— begin DATASET EXCERPT —

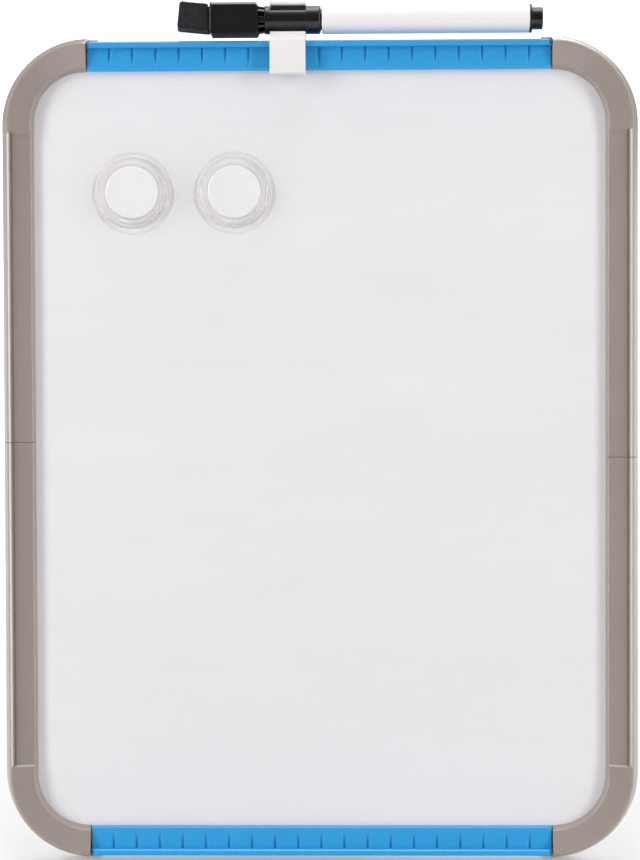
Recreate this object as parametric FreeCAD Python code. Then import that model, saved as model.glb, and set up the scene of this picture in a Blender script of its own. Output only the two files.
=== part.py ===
import FreeCAD, Part
import math
import os
from FreeCAD import Vector

# Magnetic desk whiteboard easel, in millimetres.
# The board is drawn upright first: X to the right, Z up the board from its bottom edge, and Y
# backwards from the frame's back plane, so that the front is at negative Y. A frame section is
# drawn in two numbers: how far inwards from the outer edge it lies, and its Y.
# all_pieces() then leans it back on its fold-out leg, with the desk at Z = 0.

# Frame as a whole
frame_width = 215.9
frame_height = 279.4
frame_corner_radius = 29.5
frame_front_y = -11.0
rim_thickness = 2.0
outer_flare = 2.4
outer_edge_rounding = 0.8
front_edge_drop = 0.8
rear_flange_reach = 8.0
rear_flange_thickness = 1.8
groove_wall_inset = 3.7
seam_gap = 0.15
seam_offset = 2.85
cut_overrun = 5.0

# Corner pieces
lip_inset = 3.9
lip_rounding = 0.3
channel_depth = 0.6
channel_floor_rounding = 0.25
channel_start = 3.1
corner_face_inset = 10.55
corner_face_inner_y = -8.7
inner_edge_inset = 12.5
inner_edge_rounding = 0.6
tongue_length = 14.0
tongue_root = 8.0
tongue_thickness = 1.4
tongue_clearance = 0.1
rim_tab_length = 3.0
rim_tab_clearance = 0.1

# Blue rails
rail_outer_inset = 2.2
rail_front_y = -10.4
rail_edge_rounding = 0.6
rail_lip_inset = 4.3
rail_lip_rounding = 0.3
rail_floor_y = -8.2
rail_inner_inset = 12.15
rail_inner_rounding = 0.7
rail_end_chamfer = 1.2
rail_end_gap = 0.45
rail_groove_count = 19
rail_groove_pitch = 7.85
rail_groove_width = 0.8
rail_groove_depth = 0.8
rail_groove_length = 6.9

# Writing panel
panel_inset = 5.5
panel_clearance = 0.1
sheet_thickness = 0.4
core_thickness = 3.1
liner_thickness = 0.4

# Stand bracket on the back
lean_angle = 20.0
open_angle = 33.0
hinge_height = 168.0
bracket_half_width = 25.0
bracket_rise = 15.0
bracket_fall = 17.0
bracket_thickness = 2.2
bracket_corner_radius = 4.0
bracket_edge_rounding = 0.6
hinge_standoff = 5.0
ear_inner_half = 15.0
ear_thickness = 3.2
ear_radius = 5.0
ear_gusset = 1.6
pin_radius = 1.5
pin_head_radius = 2.7
pin_head_thickness = 1.2
pin_tail = 2.0
ear_hole_clearance = 0.03
push_nut_radius = 3.2
push_nut_thickness = 0.8
push_nut_clearance = 0.02
pin_end_gap = 0.05
screw_inset = 5.0
screw_shank_radius = 1.4
screw_head_radius = 2.7
screw_head_height = 1.5
screw_depth_in_core = 2.6
screw_hole_clearance = 0.05
screw_slot_width = 0.8
screw_slot_depth = 0.7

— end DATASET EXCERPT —

TASK:
Return only the lines spanning from the first line of the material through the line with "rim_tab_clearance = 0.1", copied exactly, both ends kept.

CORRECT RESULT:
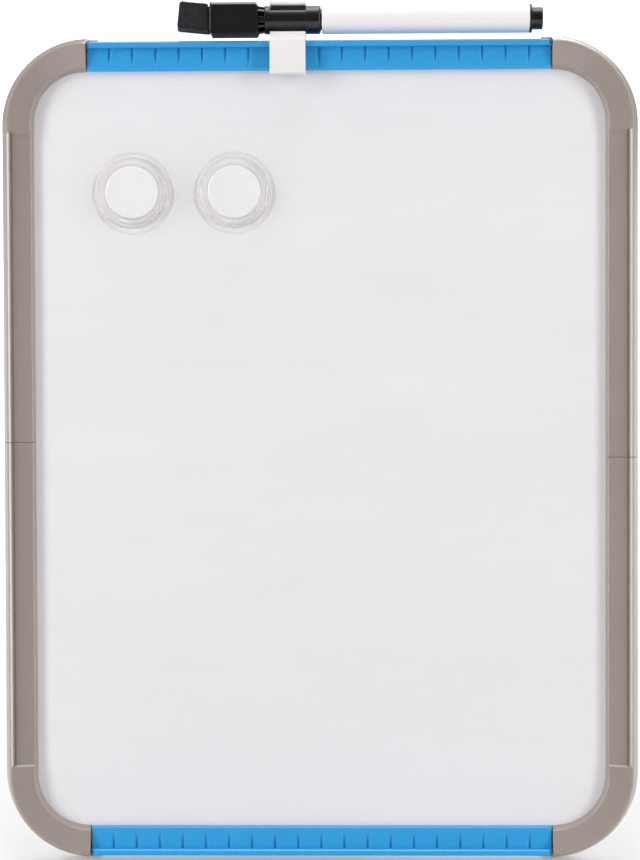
Recreate this object as parametric FreeCAD Python code. Then import that model, saved as model.glb, and set up the scene of this picture in a Blender script of its own. Output only the two files.
=== part.py ===
import FreeCAD, Part
import math
import os
from FreeCAD import Vector

# Magnetic desk whiteboard easel, in millimetres.
# The board is drawn upright first: X to the right, Z up the board from its bottom edge, and Y
# backwards from the frame's back plane, so that the front is at negative Y. A frame section is
# drawn in two numbers: how far inwards from the outer edge it lies, and its Y.
# all_pieces() then leans it back on its fold-out leg, with the desk at Z = 0.

# Frame as a whole
frame_width = 215.9
frame_height = 279.4
frame_corner_radius = 29.5
frame_front_y = -11.0
rim_thickness = 2.0
outer_flare = 2.4
outer_edge_rounding = 0.8
front_edge_drop = 0.8
rear_flange_reach = 8.0
rear_flange_thickness = 1.8
groove_wall_inset = 3.7
seam_gap = 0.15
seam_offset = 2.85
cut_overrun = 5.0

# Corner pieces
lip_inset = 3.9
lip_rounding = 0.3
channel_depth = 0.6
channel_floor_rounding = 0.25
channel_start = 3.1
corner_face_inset = 10.55
corner_face_inner_y = -8.7
inner_edge_inset = 12.5
inner_edge_rounding = 0.6
tongue_length = 14.0
tongue_root = 8.0
tongue_thickness = 1.4
tongue_clearance = 0.1
rim_tab_length = 3.0
rim_tab_clearance = 0.1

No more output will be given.